Pour l’administration Obama, Mohammed Morsi et Ahmad Chafiq suscitent "un sentiment quasi identique d’anxiété quant aux conséquences de l’élection pour l’Egypte et pour les relations américano-égyptiennes" et ce..
Quel que soit le gagnant de la présidentielle égyptienne, les relations entre Washington et Le Caire seront plus compliquées qu'elles l'étaient du temps où la diplomatie américaine disposait, avec Hosni Moubarak, d'un véritable relais, selon des experts.
Mohammed Morsi, candidat des Frères musulmans et Ahmad Chafiq, dernier Premier ministre de l'ancien président Hosni Moubarak, seront opposés lors du second tour de la présidentielle les 16 et 17 juin.
Prudents, et affirmant ne pas vouloir intervenir dans les affaires intérieures égyptiennes, les Etats-Unis se sont jusqu'ici bien gardés de soutenir l'un ou l'autre.
Washington serait "sans doute plus à l'aise avec quelqu'un comme M. Chafiq", explique à l'AFP Nathan Brown, un expert du Moyen-Orient de l'Université George Washington. "Mais les Etats-Unis craignent le chaos politique qu'une victoire de M. Chafiq est vraisemblablement plus à même de provoquer".
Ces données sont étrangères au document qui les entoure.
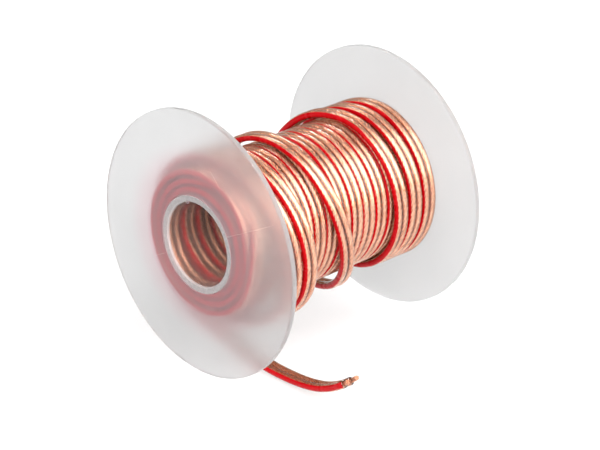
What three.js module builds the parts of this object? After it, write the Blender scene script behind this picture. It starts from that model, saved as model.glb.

Considéré par certains électeurs comme celui qui rétablirait l'ordre qui prévalait avant la révolution, M. Chafiq est aussi perçu comme illégitime par ceux qui ont pris part au mouvement de contestation qui a renversé le président Moubarak en février 2011, relève M. Brown.
En outre, souligne l'expert, même en cas de victoire, M. Chafiq ne sera "pas aussi coopératif avec les Etats-Unis que l'était Moubarak, car il sera beaucoup plus faible que lui au niveau intérieur". Et il pourrait également considérer que Washington a trahi le régime Moubarak.
Pour l'administration Obama, Mohammed Morsi et Ahmad Chafiq suscitent "un sentiment quasi identique d'anxiété quant aux conséquences de l'élection pour l'Egypte et pour les relations américano-égyptiennes", ajoute l'expert.
Les Etats-Unis pouvaient compter sur M. Moubarak dans les négociations de paix entre Israéliens et Palestiniens et l'ancien président égyptien avait accepté de coopérer avec l'entité sioniste, malgré des relations tendues avec ce pays.
M. Moubarak avait également envoyé des troupes en Irak pour soutenir la coalition lors de la Guerre du Golfe en 1991. Il avait aussi travaillé étroitement avec Washington dans la lutte contre le terrorisme et s'opposait à l'influence iranienne dans la région.
A contrario, les Frères musulmans et Washington ont longtemps été en désaccord sur l'Iran, la coopération en matière de sécurité, "la présence militaire américaine dans la région et, plus que tout, Israël", grand allié des Etats-Unis, observe M. Brown.
Ainsi, si M. Mursi l'emporte, "il n'y a guère de doutes qu'une coopération rapprochée entre "Israë"l et l'Egypte sur la sécurité sera absolument exclue", avance l'expert.
"La paix froide entre l'Egypte et Israël (du temps de Moubarak, ndlr) deviendra encore plus froide si les Frères musulmans gagnent", renchérit Marina Ottaway, analyste au centre de réflexion Carnegie Endowment for International
Peace.
Mais si Washington est vu comme soutenant Ahmad Chafiq, cela pourrait suggérer que les Etats-Unis "soutiennent encore l'ancien régime, et cela pourrait saper le crédit des Américains, non seulement en Egypte, mais dans tout le monde arabe", dit Mme Ottaway.
"Je crois que la relation (de l'Egypte) avec les Etats-Unis va devenir bien plus difficile quel que soit le vainqueur", conclut-elle.
"Je ne crois pas que Washington ait vraiment une préférence pour l'un ou l'autre", estime de son côté Steven Cook, du centre de réflexion Council on Foreign Relations.
"Et si c'est le cas, les Américains ne vont certainement pas le crier sur les toits", dit-il. "Les Etats-Unis espèrent pouvoir travailler avec le prochain président, quel que soit son nom. Mais ce sera difficile".